— Start of Given records —

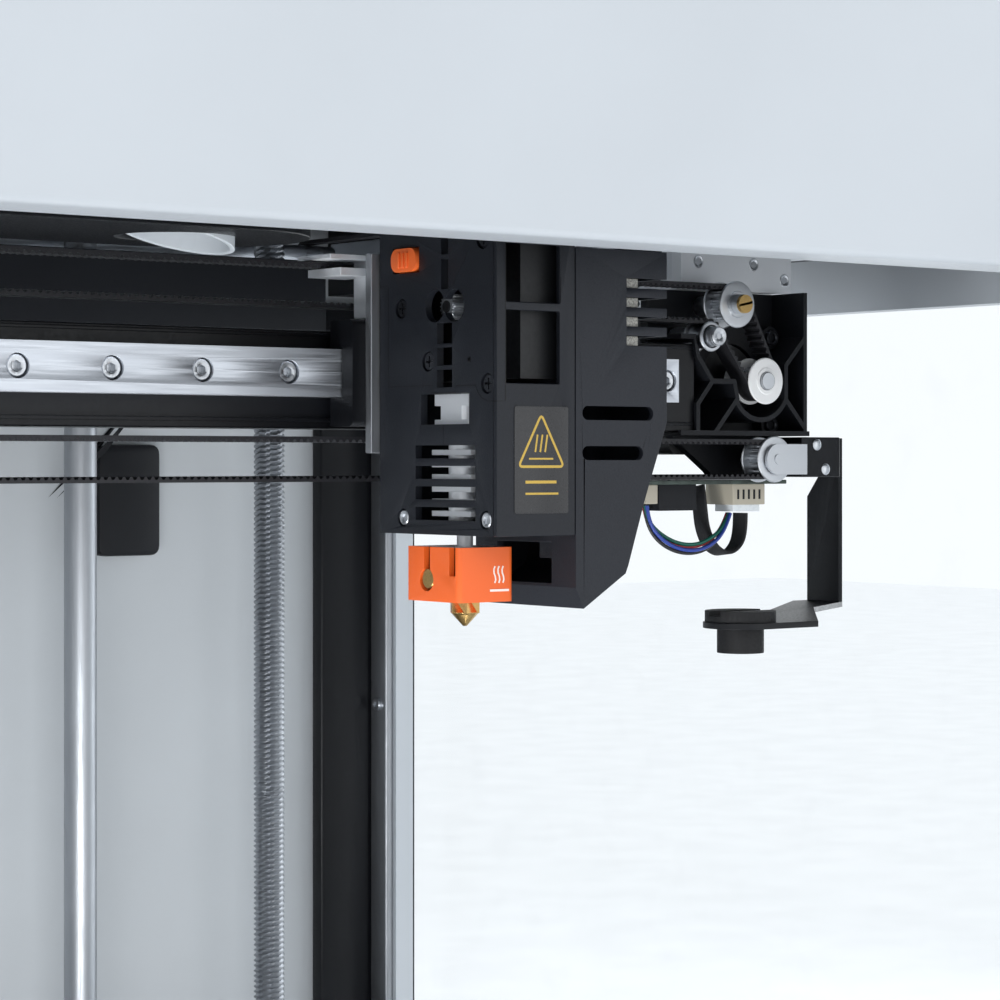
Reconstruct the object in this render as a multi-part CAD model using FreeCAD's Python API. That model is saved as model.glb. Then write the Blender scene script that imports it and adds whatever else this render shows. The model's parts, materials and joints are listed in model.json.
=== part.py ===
import FreeCAD, Part
import math
import os

# A desktop filament printer with two independent print heads on one X rail.
# Millimetres. Origin: centre of the footprint on the surface it stands on.
# +X to the machine's right, +Y to its back, +Z up.

# ---------------------------------------------------------------- overall
WIDTH = 662.0
DEPTH = 480.0
HEIGHT = 520.0
SIDE_WALL = 12.0
SKIN = 3.0
FOOT_HEIGHT = 15.0
FOOT_RADIUS = 16.0
BASE_TOP = 100.0
CORNER_RADIUS = 8.0
GAP = 0.3                      # clearance between separate pieces

# ---------------------------------------------------------------- casing
FASCIA_DEPTH = 18.0
FASCIA_HEIGHT = 70.0
LID_THICKNESS = 9.0
HINGE_RADIUS = 3.2
HINGE_PIN = 1.5
HINGE_X = 210.0
HINGE_HALF = 16.0              # half of the lid's own knuckle
HINGE_LEAF = 14.0
TOP_FRAME_THICKNESS = 8.0
BACK_CAVITY = 35.0             # space between the inner and the rear panel
FRONT_POST_DEPTH = 93.0
BACK_POST_DEPTH = 55.0
WINDOW_SILL = 40.0
WINDOW_HEADER = 71.0
WINDOW_LAP = 8.0
WINDOW_THICKNESS = 3.0
SCREEN_WIDTH = 150.0
SCREEN_HEIGHT = 62.0

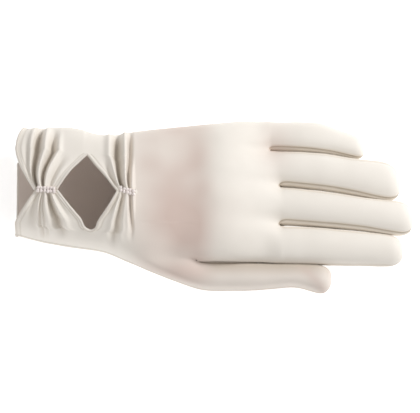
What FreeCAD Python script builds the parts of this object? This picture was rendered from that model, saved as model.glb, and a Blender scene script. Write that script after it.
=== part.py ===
# A left-hand, wrist-length bridal glove in stretch satin, shaped as a hand fills it and lying palm down.
# The back of the wrist is slit into a diamond window. Two short beaded loops gather the cloth at the
# window's ends, one near the cuff edge and one towards the hand. Every cloth piece is a closed solid of the
# cloth's own thickness. The hand and its wrist are one rigid body; the four finger stalls and the thumb
# stall hinge at their roots, so the side pieces between the fingers (fourchettes) belong to one stall each.
#
# Frame: +X from the cuff towards the fingertips, +Y towards the little finger, +Z out of the back of the
# hand. While modelling, X is 0 at the cuff edge and Y is 0 midway between the outer sides of the index and
# little stalls. The finished pieces are moved so that the origin is the middle of the underside's box.
import FreeCAD, Part

import math
import os
from collections import namedtuple

from FreeCAD import Vector

# ---------------------------------------------------------------- driving sizes, mm
WALL = 0.8  # satin with its brushed back
PLY_GAP = 0.05  # between two plies that are sewn together
ROOT_GAP = 0.6  # between the root of a stall and the hand
STALL_GAP = 0.6  # between neighbouring stalls
ROOT_SWELL = 14.0  # how far the roots of the fingers show on the hand
FLAT_SINK = 1.0  # how far the round underside is pressed flat on the table

CUFF_TO_WEB = 144.5  # cuff edge to the root of the longer fingers
WRIST_LENGTH = 66.0  # cuff edge to the seam where the gathered wrist joins the hand
CUFF_WIDTH = 60.4
CUFF_HEIGHT = 39.0
WRIST_WIDTH = 66.6
WRIST_HEIGHT = 39.5
HEEL_WIDTH = 73.0
HEEL_HEIGHT = 36.0
KNUCKLE_X = 112.0
KNUCKLE_HEIGHT = 28.5
WEB_HEIGHT = 20.6

THUMB_ROOT_X = 97.0
THUMB_LENGTH = 75.0
THUMB_WIDTH = 15.6
THUMB_HEIGHT = 18.6
THUMB_TIP_WIDTH = 14.8
THUMB_TIP_HEIGHT = 14.5

SEAM_ANGLE = 55.0  # from straight up to the seam between a finger's back and its fourchette, degrees
DRIFT_POWER = 1.5  # how a stall's taper and sideways lean grow towards its tip

WINDOW_Y = -6.2  # the slit's line on the back of the wrist
WINDOW_START = 22.0  # cuff edge to the window's near corner
WINDOW_LENGTH = 34.0
WINDOW_ULNAR = 21.0  # from the slit's line to the corner on the little-finger side
WINDOW_RADIAL = 21.3  # from the slit's line to the corner on the thumb side
WINDOW_CORNER = 1.5
NOTCH_DEPTH = 11.5  # how far the cuff edge dips to the gather
NOTCH_HALF = 22.0
HEM_WIDTH = 5.0
FACING_WIDTH = 4.0

BUNDLE_HEIGHT = 2.6  # the gathered folds inside a loop
BAND_WIDTH = 3.4
BAND_WALL = 0.7
BAND_CLEAR = 0.05
BEAD_DIAMETER = 1.7
BEAD_BORE = 0.6
BEAD_GAP = 0.05
BEAD_ROWS = 2
THREAD_DIAMETER = 0.4

# root width, tip width, root height, tip height, length from the web, web set back towards the cuff
Stall = namedtuple("Stall", "name root_width tip_width root_height tip_height length setback")
STALLS = [
    Stall("index", 21.8, 17.4, 19.0, 13.6, 67.0, 0.0),
    Stall("middle", 21.2, 17.0, 19.2, 13.6, 72.5, 0.0),
    Stall("ring", 20.0, 16.4, 18.2, 13.0, 66.0, 0.0),
    Stall("little", 16.6, 13.0, 15.8, 11.6, 51.0, 6.0),
]

# ---------------------------------------------------------------- sizes worked out from them
HAND_SPAN = sum(s.root_width for s in STALLS) + STALL_GAP * (len(STALLS) - 1)
BAND_SKIRT = 1.0  # a bundle is this much longer than its band, at each side
FAR = 200.0  # larger than the glove, for cutting shapes

SECTION_POINTS = 24
HAND_POWER = 2.35  # 2 is an ellipse, more is squarer
STALL_POWER = 2.15
DOME_ANGLES = [25.0, 45.0, 62.0, 74.0, 82.0]


# ---------------------------------------------------------------- rounded sections and lofts
def section_wire(x, y, half_width, z, up, down, power):
    """A closed, rounded section across the glove, square to X."""
    points = []
    for k in range(SECTION_POINTS):
        turn = 2 * math.pi * k / SECTION_POINTS
        c = math.cos(turn)
        s = math.sin(turn)
        reach = up if s > 0 else down
        side = math.copysign(abs(c) ** (2 / power), c)
        rise = math.copysign(abs(s) ** (2 / power), s)
        points.append(Vector(x, y + half_width * side, z + reach * rise))
    curve = Part.BSplineCurve()
    curve.interpolate(Points=points, PeriodicFlag=True)
    return Part.Wire([curve.toShape()])


def plain_section(x, y, width, top, inset, power):
    """A section whose underside reaches a little below the table, to be cut flat."""
    middle = top / 2
    return section_wire(x, y, width / 2 - inset, middle, middle - inset, middle + FLAT_SINK - inset, power)


def lofted(wires, floor):
    """A smooth solid through the sections, cut flat at the height of the floor."""
    solid = Part.makeLoft(wires, True, True)
    below = Part.makeBox(4 * FAR, 4 * FAR, FAR, Vector(-2 * FAR, -2 * FAR, floor - FAR))
    return solid.cut(below)


# ---------------------------------------------------------------- finger and thumb stalls
def straight_length(stall):
    """Root to where the tip starts to round off."""
    return stall.length - 0.5 * stall.tip_width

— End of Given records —

Give nothing but the number of lines containing the string "scene".

2